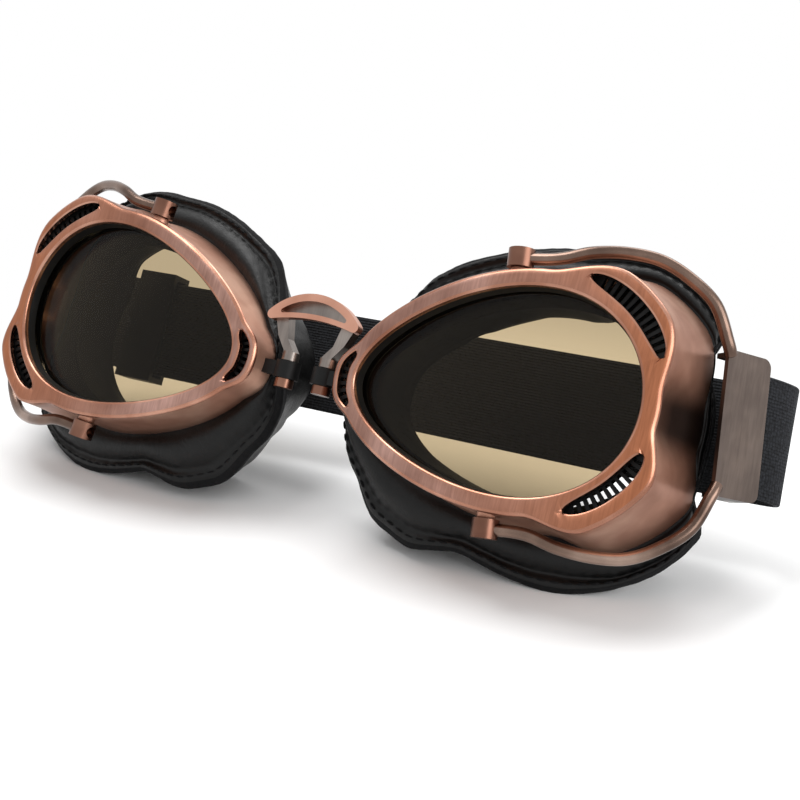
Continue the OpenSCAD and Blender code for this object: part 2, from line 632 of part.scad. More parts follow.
bridge_crescent();
bridge_yoke();
side(-1) nose_pin();  // left_nose_pin
side(1) nose_pin();  // right_nose_pin
side(-1) eye_frame();  // left_eye_frame
side(1) eye_frame();  // right_eye_frame
side(-1) lens();  // left_lens
side(1) lens();  // right_lens
side(-1) lens_gasket();  // left_lens_gasket
side(1) lens_gasket();  // right_lens_gasket
side(-1) vent_grilles();  // left_vent_grilles
side(1) vent_grilles();  // right_vent_grilles
side(-1) pad();  // left_pad
side(1) pad();  // right_pad
side(-1) pad_lining();  // left_pad_lining
side(1) pad_lining();  // right_pad_lining
side(-1) hinge_loop();  // left_hinge_loop
side(1) hinge_loop();  // right_hinge_loop
side(-1) pivot_barrel(1);  // left_upper_pivot
side(1) pivot_barrel(1);  // right_upper_pivot
side(-1) pivot_barrel(-1);  // left_lower_pivot
side(1) pivot_barrel(-1);  // right_lower_pivot
side(-1) arm_wire();  // left_arm_wire
side(1) arm_wire();  // right_arm_wire
side(-1) strap_bracket();  // left_strap_bracket
side(1) strap_bracket();  // right_strap_bracket
side(-1) strap_bar();  // left_strap_bar
side(1) strap_bar();  // right_strap_bar
side(-1) strap_short();  // left_strap_short
side(1) strap_long();  // right_strap_long
strap_adjuster();
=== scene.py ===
import math

import bpy
import numpy as np
from mathutils import Matrix, Vector, noise


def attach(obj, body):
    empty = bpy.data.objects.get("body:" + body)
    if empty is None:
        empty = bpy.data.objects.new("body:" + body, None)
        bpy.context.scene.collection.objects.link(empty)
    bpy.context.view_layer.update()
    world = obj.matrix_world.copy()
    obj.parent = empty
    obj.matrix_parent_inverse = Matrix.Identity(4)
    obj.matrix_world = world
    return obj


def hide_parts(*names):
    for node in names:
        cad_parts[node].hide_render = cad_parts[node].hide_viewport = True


# Steampunk goggles. Lengths below are millimetres in the eyecup's own axes (X towards the
# temple, Y backwards, Z up) or in the worn goggles, and are turned into the frame's metres.

# Camera
REST_TIP = math.radians(29.4)
REST_BACK, REST_UP = -14.3856, 41.3316


def tip(v):
    c, s = math.cos(REST_TIP), math.sin(REST_TIP)
    v = np.asarray(v, float)
    return np.stack([v[..., 0], v[..., 1] * c + v[..., 2] * s, -v[..., 1] * s + v[..., 2] * c], -1)


def rest(v):
    return tip(v) + np.array([0, REST_BACK, REST_UP])


# The camera as fitted to the photograph, in the axes of the goggles when they are worn: where
# it stands, and which way is right, up and forward for it
CAM_AT = (171.634, -274.263, -31.626)
CAM_RIGHT = (0.86861672, 0.43164923, 0.24327746)
CAM_UP = (-0.17690286, -0.18846144, 0.96601639)
CAM_FORWARD = (-0.46282866, 0.88213447, 0.08734078)

cam_data = bpy.data.cameras.new("camera")
cam_data.sensor_width = 36
cam_data.lens = 58.59
cam_data.clip_start = 0.01
cam = bpy.data.objects.new("camera", cam_data)
bpy.context.scene.collection.objects.link(cam)
right, up, fwd = (Vector(tip(v)) for v in (CAM_RIGHT, CAM_UP, CAM_FORWARD))
place = Matrix((right, up, -fwd)).transposed().to_4x4()
place.translation = Vector(rest(CAM_AT)) / 1000
cam.matrix_world = place
bpy.context.scene.camera = cam

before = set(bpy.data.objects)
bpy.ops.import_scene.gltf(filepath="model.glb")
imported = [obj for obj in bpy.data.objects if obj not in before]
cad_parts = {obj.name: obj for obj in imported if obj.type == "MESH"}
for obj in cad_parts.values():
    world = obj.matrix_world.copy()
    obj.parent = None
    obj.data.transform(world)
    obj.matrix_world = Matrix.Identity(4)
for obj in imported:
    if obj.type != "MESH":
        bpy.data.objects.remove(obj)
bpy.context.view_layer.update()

# Shapes of the eyecup
EYE_A, EYE_B, POINT, EYE_X, EYE_Z, CANT = 34.9, 23.0, 0.26, 53.1, 1.2, math.radians(6.5)
PIVOT_T = math.degrees(math.acos(2.5 / EYE_A))
SLOTS = ((36, 20.5, 5.0, 1.95), (179, 17.3, 4.0, 1.365), (322, 17.8, 4.1, 1.95))
PLATE, SKIRT = 1.6, 1.6
PIVOT_X, PIVOT_FRONT = 2.5, 5.4


def egg(t):
    t = np.radians(t)
    return np.stack([EYE_A * np.cos(t), EYE_B * np.sin(t) * (1 + POINT * np.cos(t))], -1)


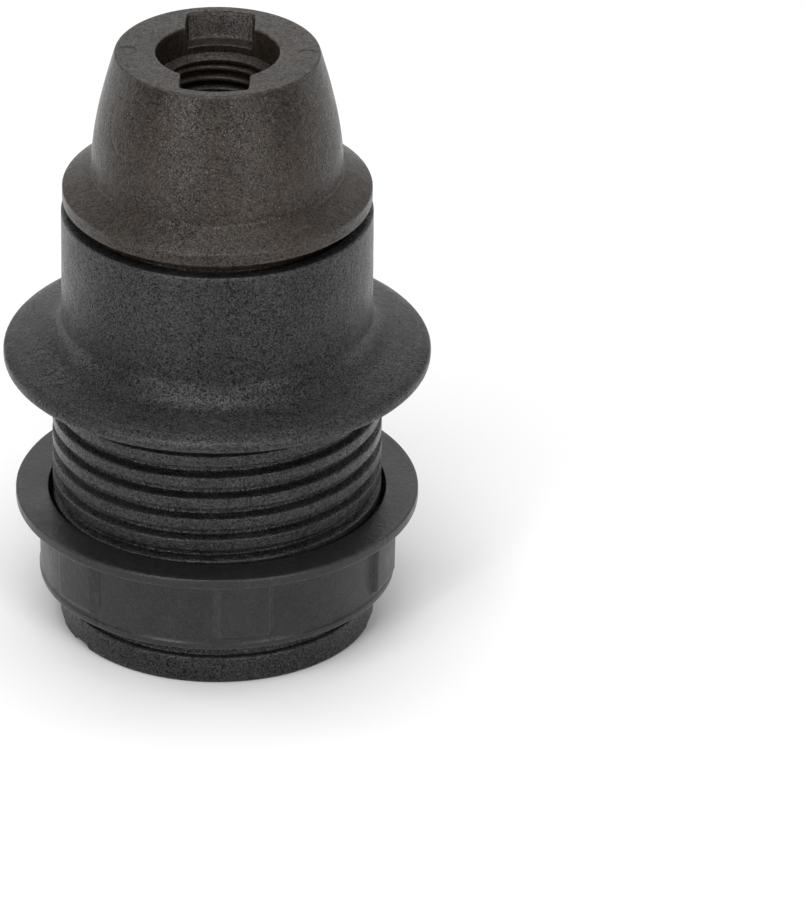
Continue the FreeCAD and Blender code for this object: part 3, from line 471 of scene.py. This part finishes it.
# %% Sleeve sizes
SLEEVE_R, SLEEVE_BORE_R, MOUTH_R = 13.15, 11.5, 11.7
COLLAR_Z, COLLAR_EDGE = 24.5, 0.95
BARREL_R, BARREL_ROOT_R, BARREL_PITCH, BARREL_BOTTOM = 14.0, 13.28, 2.0, 3.6
BAND_R, BAND_H, NECK_R = 13.4, 2.4, 13.0
LEDGE_TOP, LEDGE_H, LEDGE_R = 22.6, 2.2, 9.5
NOTCH_ANGLES = (-60, -81, -102, 78, 99, 120)
NOTCH_WIDE, NOTCH_H = 2.0, 0.35
FILLET_START = (SLEEVE_R + 1.85, COLLAR_Z + 2.15)
FILLET_MIDDLE = (SLEEVE_R + 0.55, COLLAR_Z + 2.92)
FILLET_END = (SLEEVE_R, COLLAR_Z + 4.1)
JOINT_DEPTH, SLEEVE_COLUMNS = 0.62, 432


# %% Draw the sleeve's section
def fillet_points():
    """A curve through the fillet's start, middle and end."""
    start, middle, end = Vector(FILLET_START), Vector(FILLET_MIDDLE), Vector(FILLET_END)
    pull = 2 * middle - (start + end) / 2
    points = []
    for t in np.linspace(0, 1, 14).tolist():
        point = (1 - t) ** 2 * start + 2 * t * (1 - t) * pull + t ** 2 * end
        points.append((point.x, point.y, 0, "fillet"))
    return points


def sleeve_outline():
    return Outline([
        (MOUTH_R, 0.0, 0.2, "rim", 0.4),
        (BAND_R, 0.0, 0.3, "band", 0.3),
        (BAND_R, BAND_H, 0.3, ""),
        (NECK_R, BAND_H + 0.15, 0.12, ""),
        (NECK_R, BARREL_BOTTOM, 0.1, "barrel", 0.07),
        (BARREL_ROOT_R, BARREL_BOTTOM + 0.3, 0.0, "barrel", 0.075),
        (BARREL_ROOT_R, COLLAR_Z, 0.25, "under", 0.35),
        (COLLAR_R, COLLAR_Z, 0.45, "", 0.2),
        (COLLAR_R, COLLAR_Z + COLLAR_EDGE, 0.42, ""),
        (COLLAR_R - 0.9, COLLAR_Z + 1.38, 0.45, "", 0.3),
    ] + fillet_points() + [
        (SLEEVE_R, SLEEVE_TOP, 0.22, ""),
        (SLEEVE_BORE_R + JOINT_DEPTH, SLEEVE_TOP, 0.1, ""),
        (SLEEVE_BORE_R + JOINT_DEPTH, SLEEVE_TOP - 0.6, 0.0, ""),
        (SLEEVE_BORE_R, SLEEVE_TOP - 0.7, 0.0, "joint", 0.1),
        (SLEEVE_BORE_R, SKIRT_END - 1.2, 0.0, ""),
        (SLEEVE_BORE_R, LEDGE_TOP, 0.1, ""),
        (LEDGE_R, LEDGE_TOP, 0.15, ""),
        (LEDGE_R, LEDGE_TOP - LEDGE_H, 0.15, ""),
        (SLEEVE_BORE_R - 0.1, LEDGE_TOP - LEDGE_H, 0.3, "", 0.6),
    ], 0.35)


# %% Build the sleeve
def build_sleeve():
    section = sleeve_outline()
    half = NOTCH_WIDE / 2 / BAND_R
    wanted = [FRONT + math.radians(a) + side * half for a in NOTCH_ANGLES for side in (-1, 1)]
    angle0 = columns_at(SLEEVE_COLUMNS, wanted)
    r = np.repeat(section.r[:, None], angle0.size, 1)
    z = np.repeat(section.z[:, None], angle0.size, 1)
    edge = np.repeat(section.edge[:, None], angle0.size, 1)
    angle = np.repeat(angle0[None, :], section.r.size, 0)
    barrel = section.rows("barrel")
    crest = ridge(z, angle, BARREL_PITCH, BARREL_BOTTOM, 0.85, 1.72)
    full = BARREL_ROOT_R + (BARREL_R - BARREL_ROOT_R) * crest
    reach = np.minimum(full, NECK_R + (z - BARREL_BOTTOM) * 1.1)
    fade = soft_step((COLLAR_Z - 0.25 - z) / 0.3)
    r = np.where(barrel, np.maximum(r, BARREL_ROOT_R * (1 - fade) + reach * fade), r)
    r = np.where(barrel & (z < BARREL_BOTTOM + 0.35), reach, r)
    edge = np.where(barrel, soft_step((crest - 0.75) / 0.25) * 0.45, edge)
    joint = section.rows("joint")
    groove = ridge(z, angle, JOINT_PITCH, SKIRT_END, 0.5, 1.3)
    fade = soft_step((z - SKIRT_END + 1.0) / 0.3)
    r = np.where(joint, r + JOINT_DEPTH * groove * fade, r)
    low = (z < 0.32) & (r > MOUTH_R - 0.05)
    for a in NOTCH_ANGLES:
        off = np.abs((angle - FRONT - math.radians(a) + math.pi) % (2 * math.pi) - math.pi) * BAND_R
        dip = NOTCH_H * soft_step((NOTCH_WIDE / 2 + 0.12 - off) / 0.2)
        z = np.where(low, z + dip * (1 - z / 0.6), z)
        edge = np.where(low & (np.abs(off - NOTCH_WIDE / 2) < 0.2), 0.9, edge)
    return grid_piece("sleeve_moulding", r, z, angle, edge)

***

Give back the opening line of the records above and every line after it, up to and including the one with "for node in", unchanged.

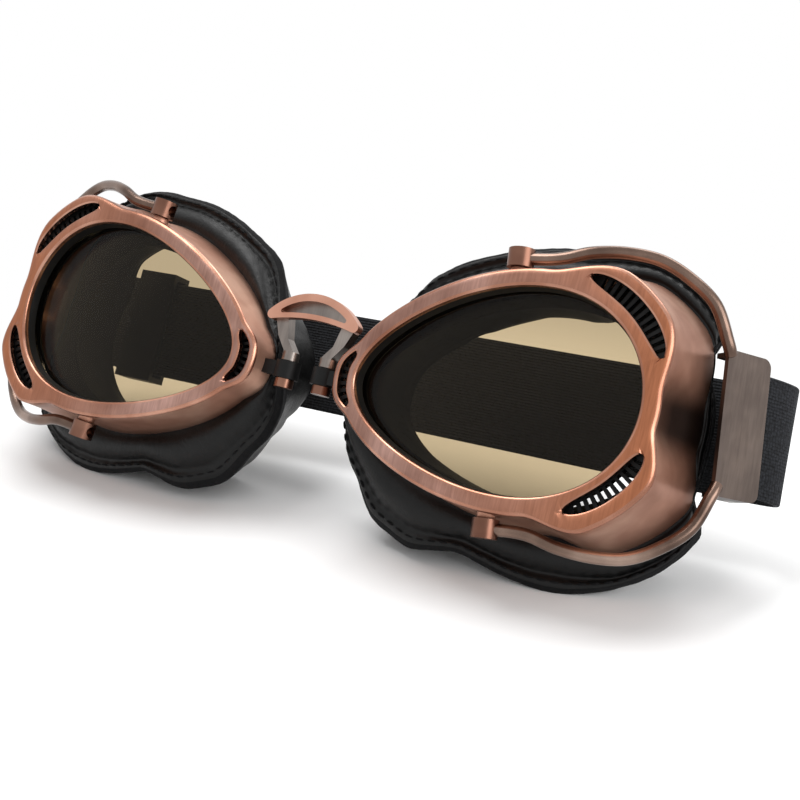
Continue the OpenSCAD and Blender code for this object: part 2, from line 632 of part.scad. More parts follow.
bridge_crescent();
bridge_yoke();
side(-1) nose_pin();  // left_nose_pin
side(1) nose_pin();  // right_nose_pin
side(-1) eye_frame();  // left_eye_frame
side(1) eye_frame();  // right_eye_frame
side(-1) lens();  // left_lens
side(1) lens();  // right_lens
side(-1) lens_gasket();  // left_lens_gasket
side(1) lens_gasket();  // right_lens_gasket
side(-1) vent_grilles();  // left_vent_grilles
side(1) vent_grilles();  // right_vent_grilles
side(-1) pad();  // left_pad
side(1) pad();  // right_pad
side(-1) pad_lining();  // left_pad_lining
side(1) pad_lining();  // right_pad_lining
side(-1) hinge_loop();  // left_hinge_loop
side(1) hinge_loop();  // right_hinge_loop
side(-1) pivot_barrel(1);  // left_upper_pivot
side(1) pivot_barrel(1);  // right_upper_pivot
side(-1) pivot_barrel(-1);  // left_lower_pivot
side(1) pivot_barrel(-1);  // right_lower_pivot
side(-1) arm_wire();  // left_arm_wire
side(1) arm_wire();  // right_arm_wire
side(-1) strap_bracket();  // left_strap_bracket
side(1) strap_bracket();  // right_strap_bracket
side(-1) strap_bar();  // left_strap_bar
side(1) strap_bar();  // right_strap_bar
side(-1) strap_short();  // left_strap_short
side(1) strap_long();  // right_strap_long
strap_adjuster();
=== scene.py ===
import math

import bpy
import numpy as np
from mathutils import Matrix, Vector, noise


def attach(obj, body):
    empty = bpy.data.objects.get("body:" + body)
    if empty is None:
        empty = bpy.data.objects.new("body:" + body, None)
        bpy.context.scene.collection.objects.link(empty)
    bpy.context.view_layer.update()
    world = obj.matrix_world.copy()
    obj.parent = empty
    obj.matrix_parent_inverse = Matrix.Identity(4)
    obj.matrix_world = world
    return obj


def hide_parts(*names):
    for node in names:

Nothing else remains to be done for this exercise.